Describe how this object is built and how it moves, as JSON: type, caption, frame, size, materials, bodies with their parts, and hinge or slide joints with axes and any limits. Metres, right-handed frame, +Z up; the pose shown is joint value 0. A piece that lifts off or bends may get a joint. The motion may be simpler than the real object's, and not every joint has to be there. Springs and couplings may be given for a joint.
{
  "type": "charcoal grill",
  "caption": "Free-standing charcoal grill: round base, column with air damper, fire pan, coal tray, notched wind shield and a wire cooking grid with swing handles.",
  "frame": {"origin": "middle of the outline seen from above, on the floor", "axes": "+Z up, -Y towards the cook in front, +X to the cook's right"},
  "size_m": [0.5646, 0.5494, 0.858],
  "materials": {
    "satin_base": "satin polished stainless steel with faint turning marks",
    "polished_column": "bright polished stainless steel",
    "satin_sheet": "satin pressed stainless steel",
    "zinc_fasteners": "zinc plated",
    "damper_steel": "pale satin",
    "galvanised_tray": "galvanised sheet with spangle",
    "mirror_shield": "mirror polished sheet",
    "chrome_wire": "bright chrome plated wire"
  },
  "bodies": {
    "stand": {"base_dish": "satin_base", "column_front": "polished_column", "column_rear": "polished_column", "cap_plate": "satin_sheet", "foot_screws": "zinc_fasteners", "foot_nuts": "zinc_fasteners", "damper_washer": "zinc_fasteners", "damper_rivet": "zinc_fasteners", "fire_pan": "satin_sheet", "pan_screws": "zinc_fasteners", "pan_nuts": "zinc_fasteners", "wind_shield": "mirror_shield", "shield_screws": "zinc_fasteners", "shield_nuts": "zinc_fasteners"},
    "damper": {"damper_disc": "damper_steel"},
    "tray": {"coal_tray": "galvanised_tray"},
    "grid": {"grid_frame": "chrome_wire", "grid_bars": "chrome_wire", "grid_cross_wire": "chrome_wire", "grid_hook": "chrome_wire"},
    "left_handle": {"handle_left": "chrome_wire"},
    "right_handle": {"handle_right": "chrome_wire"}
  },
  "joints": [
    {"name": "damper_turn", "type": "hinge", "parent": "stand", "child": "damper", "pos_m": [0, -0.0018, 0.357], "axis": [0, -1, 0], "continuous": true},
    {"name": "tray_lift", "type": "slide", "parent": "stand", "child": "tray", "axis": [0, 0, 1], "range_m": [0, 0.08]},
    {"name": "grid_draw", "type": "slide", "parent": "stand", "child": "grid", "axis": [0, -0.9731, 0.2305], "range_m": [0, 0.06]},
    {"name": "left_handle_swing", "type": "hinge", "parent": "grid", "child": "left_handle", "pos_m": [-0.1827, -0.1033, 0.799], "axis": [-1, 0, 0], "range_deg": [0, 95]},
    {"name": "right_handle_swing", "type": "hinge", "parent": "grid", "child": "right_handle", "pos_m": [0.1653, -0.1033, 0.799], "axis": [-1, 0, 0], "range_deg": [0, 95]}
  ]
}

◇ ◇ ◇ ◇

● PROBLEM
Take the data above and return it exactly.

● OUTPUT FOR THIS TASK
Describe how this object is built and how it moves, as JSON: type, caption, frame, size, materials, bodies with their parts, and hinge or slide joints with axes and any limits. Metres, right-handed frame, +Z up; the pose shown is joint value 0. A piece that lifts off or bends may get a joint. The motion may be simpler than the real object's, and not every joint has to be there. Springs and couplings may be given for a joint.
{
  "type": "charcoal grill",
  "caption": "Free-standing charcoal grill: round base, column with air damper, fire pan, coal tray, notched wind shield and a wire cooking grid with swing handles.",
  "frame": {"origin": "middle of the outline seen from above, on the floor", "axes": "+Z up, -Y towards the cook in front, +X to the cook's right"},
  "size_m": [0.5646, 0.5494, 0.858],
  "materials": {
    "satin_base": "satin polished stainless steel with faint turning marks",
    "polished_column": "bright polished stainless steel",
    "satin_sheet": "satin pressed stainless steel",
    "zinc_fasteners": "zinc plated",
    "damper_steel": "pale satin",
    "galvanised_tray": "galvanised sheet with spangle",
    "mirror_shield": "mirror polished sheet",
    "chrome_wire": "bright chrome plated wire"
  },
  "bodies": {
    "stand": {"base_dish": "satin_base", "column_front": "polished_column", "column_rear": "polished_column", "cap_plate": "satin_sheet", "foot_screws": "zinc_fasteners", "foot_nuts": "zinc_fasteners", "damper_washer": "zinc_fasteners", "damper_rivet": "zinc_fasteners", "fire_pan": "satin_sheet", "pan_screws": "zinc_fasteners", "pan_nuts": "zinc_fasteners", "wind_shield": "mirror_shield", "shield_screws": "zinc_fasteners", "shield_nuts": "zinc_fasteners"},
    "damper": {"damper_disc": "damper_steel"},
    "tray": {"coal_tray": "galvanised_tray"},
    "grid": {"grid_frame": "chrome_wire", "grid_bars": "chrome_wire", "grid_cross_wire": "chrome_wire", "grid_hook": "chrome_wire"},
    "left_handle": {"handle_left": "chrome_wire"},
    "right_handle": {"handle_right": "chrome_wire"}
  },
  "joints": [
    {"name": "damper_turn", "type": "hinge", "parent": "stand", "child": "damper", "pos_m": [0, -0.0018, 0.357], "axis": [0, -1, 0], "continuous": true},
    {"name": "tray_lift", "type": "slide", "parent": "stand", "child": "tray", "axis": [0, 0, 1], "range_m": [0, 0.08]},
    {"name": "grid_draw", "type": "slide", "parent": "stand", "child": "grid", "axis": [0, -0.9731, 0.2305], "range_m": [0, 0.06]},
    {"name": "left_handle_swing", "type": "hinge", "parent": "grid", "child": "left_handle", "pos_m": [-0.1827, -0.1033, 0.799], "axis": [-1, 0, 0], "range_deg": [0, 95]},
    {"name": "right_handle_swing", "type": "hinge", "parent": "grid", "child": "right_handle", "pos_m": [0.1653, -0.1033, 0.799], "axis": [-1, 0, 0], "range_deg": [0, 95]}
  ]
}